Let it be noted that I do not think technological upgrades are a panacea to all the challenges facing the legal profession. However, when I repeatedly hear about the surge of self-represented litigants and the many challenges facing people involved in family law disputes, I am concerned about the disconnect between the formal legal profession and the wider society the law is meant to serve.
This is to say nothing of ensuring the rights of the accused are met. From the issues outlined by criminal defence lawyers about technological gaps they grapple with, there is much to be concerned about.
As is outlined in Law Times, these issues mean Ontario defence lawyers are routinely dealing with fax machines, incompatible police software, mountains of paper and in-person discussions for many matters. Meanwhile, lawyers say methods such as e-filing, Internet access and methods of accessing information, like through the cloud, are not common. But wait. It appears there may be another way.
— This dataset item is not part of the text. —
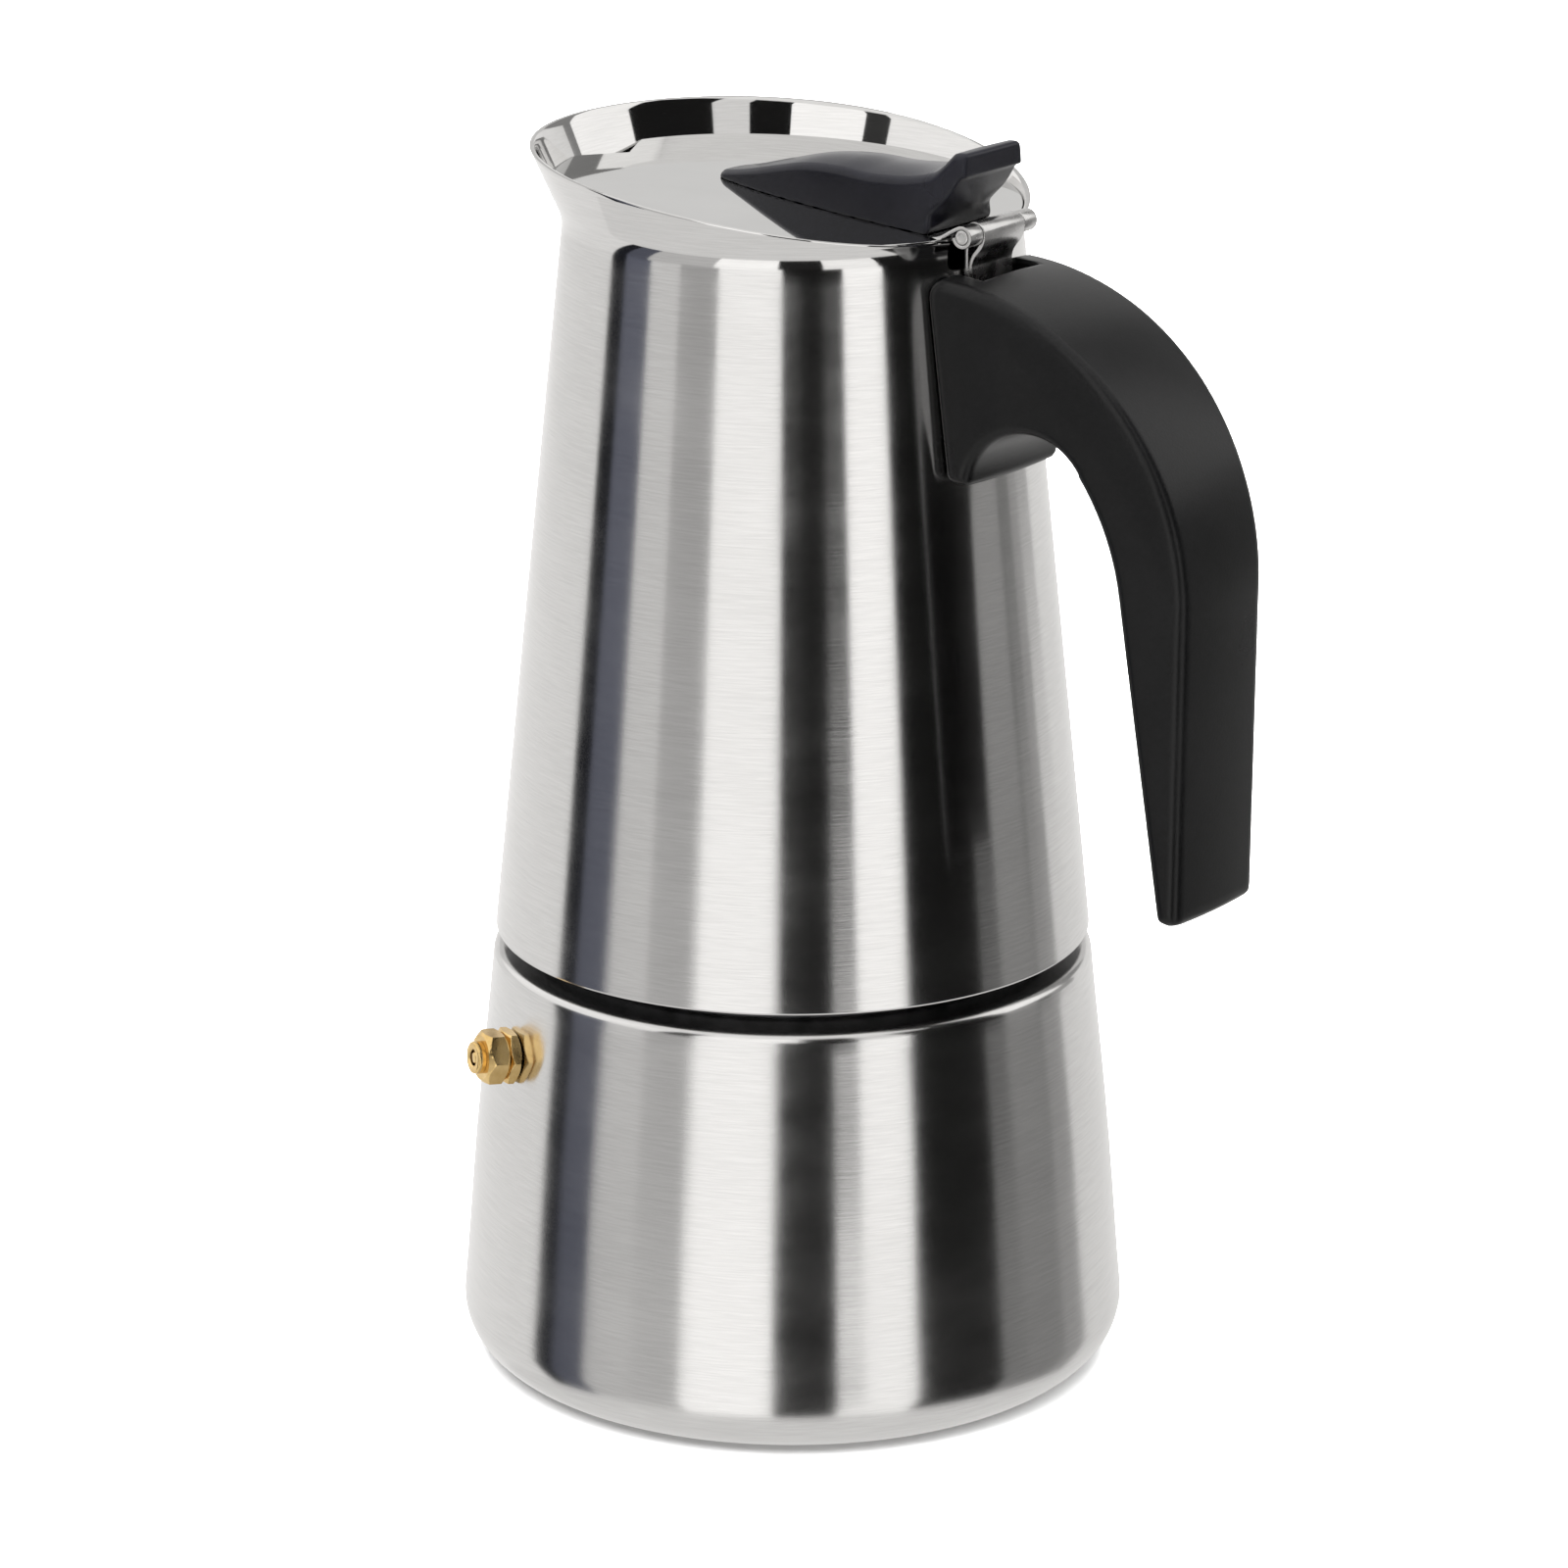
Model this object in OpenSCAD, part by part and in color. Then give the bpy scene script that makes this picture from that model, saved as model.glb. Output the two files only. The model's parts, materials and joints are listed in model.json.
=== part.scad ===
// Stovetop moka pot of stainless steel with a plastic handle and lid knob.
// Origin: centre of the underside, on the pot's axis. +Z up, handle towards +X, spout towards -X.

/* [Boiler] */
// Largest radius of the boiler, just above its rounded bottom
boiler_r = 50; // [48:0.5:52]
// Height of the shoulder of the boiler
boiler_h = 63.8; // [60:0.2:66]
// Radius of the rounded bottom edge
boiler_corner = 8; // [6:0.5:10]
// Radius of the boiler at its shoulder
shoulder_r = 44.9; // [44:0.1:46]
// Thickness of the drawn boiler sheet
boiler_wall = 0.8; // [0.6:0.1:1.2]
// Radius of the boiler's neck under its thread
neck_r = 37.6; // [37:0.1:37.8]
// Height of the lip of the boiler's neck
neck_top = 75; // [73:0.5:76]
// Pitch of the thread on the neck
thread_pitch = 3; // [2:0.5:3]

/* [Safety valve] */
// Bearing of the valve about the pot, anticlockwise from the handle
valve_bearing = 242.5; // [200:0.5:260]
// Height of the valve's axis where it meets the wall
valve_z = 52; // [44:0.5:54]
// Lean of the valve above level, square to the sloping wall
valve_lean = 5.3; // [0:0.1:8]

/* [Funnel and filters] */
// Outer radius of the coffee cup of the funnel
cup_r = 36.1; // [35:0.1:36.2]
// Height of the bottom of the coffee cup
cup_z = 52; // [50:1:56]
// Outer radius of the funnel's stem
stem_r = 5; // [4:0.5:6]
// Sheet thickness of the funnel
funnel_wall = 0.5; // [0.4:0.1:0.8]
// Radius of the small holes in the filter plates
hole_r = 0.6; // [0.5:0.1:0.8]
// Rings of holes in each filter plate
hole_rings = 6; // [4:1:7]

/* [Collector] */
// Radius of the collector's lower edge
collector_r = 44.4; // [44:0.1:44.8]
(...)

“If you want to get legal work done, Alberta is much better,” says Alan Pearse, a Toronto-based lawyer who specializes in defending impaired driving cases in multiple provinces, including Ontario.
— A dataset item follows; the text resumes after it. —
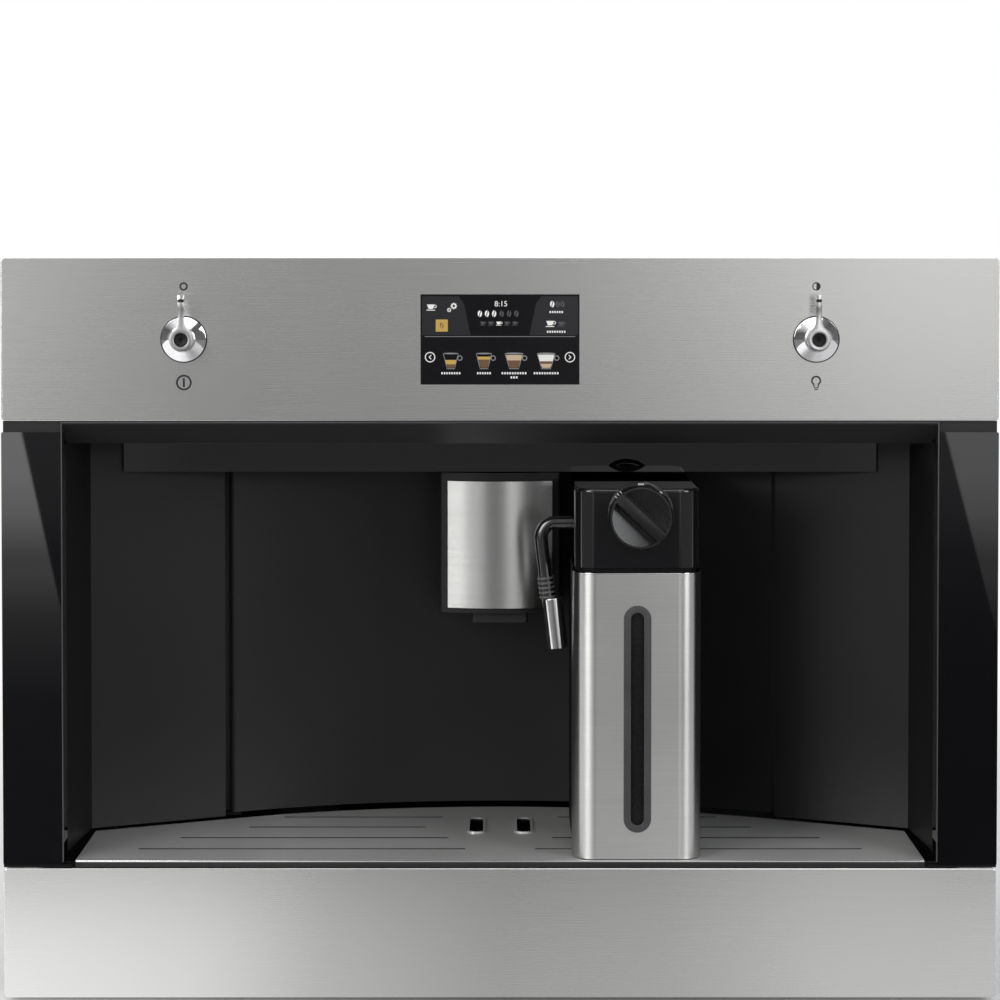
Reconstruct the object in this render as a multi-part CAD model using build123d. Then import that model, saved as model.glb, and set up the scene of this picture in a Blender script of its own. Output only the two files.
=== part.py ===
"""Built-in coffee machine on telescopic pull-out rails, in millimetres.

Frame while modelling: +X right, +Y into the cabinet, +Z up.  Y = 0 is the front
of the steel panels and Z = 0 the floor of the cabinet niche.  The finished part
is moved along Y so that its origin is the centre of its footprint.
"""
from build123d import *
from math import cos, radians, sin, sqrt
import os

# ---------------------------------------------------------------- clearances
seat_gap = 0.3            # between pieces of different bodies that sit together
run_fit = 0.05            # radial play of a pin or shaft that turns
door_gap = 2.4            # visible joint line on each side of the service door
case_clear = 2.0          # between the case and what slides inside it

# ---------------------------------------------------------------- front panels
fascia_width = 597.0
fascia_depth = 20.0
floor_gap = 3.0           # niche floor to the bottom edge of the drawer front
lower_panel_height = 78.3
column_gap = 2.1
column_height = 260.5
strip_height = 6.6
upper_panel_height = 98.0
column_width = 35.6
column_wall = 3.0
column_corner = 1.0
stop_width = 15.0         # strip behind each column that meets the cabinet's edge
stop_sheet = 2.0
panel_sheet = 1.2
panel_corner = 2.5

half_width = fascia_width / 2
opening_half = half_width - column_width
lower_top = floor_gap + lower_panel_height
column_bottom = lower_top + column_gap
column_top = column_bottom + column_height
upper_bottom = column_top + strip_height
fascia_top = upper_bottom + upper_panel_height
panel_middle = (upper_bottom + fascia_top) / 2

# ---------------------------------------------------------------- case
case_inset = 20.5         # case in from each end of the front
case_depth = 361.5
case_sheet = 1.5
case_top_drop = 3.5       # cover below the top edge of the front
base_height = 14.0        # underside of the base plate above the niche floor
shelf_height = 96.0
case_half = half_width - case_inset
inner_half = case_half - case_sheet
case_top = fascia_top - case_top_drop
base_top = base_height + case_sheet
shelf_top = shelf_height + case_sheet
cover_under = case_top - case_sheet
back_inside = case_depth - case_sheet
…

For example, Pearse says, there is a significant difference between Ontario and Alberta, where the provincial government has implemented a practice where disclosure in criminal cases can be accessed by defence counsel from a secure online service.
Many corners of the legal profession have lamented the technological gaps in the Ontario system. However, when these gaps are articulated by lawyers who practise criminal law, the cumulative effect of such barriers becomes particularly troubling. Sticking one’s head in the sand will not make the problem disappear.
Sooner or later, there will be a thorny case or devastating crisis that emerges from these lags. This will reach the Supreme Court of Canada for redress, or worse yet, for those in power, the media.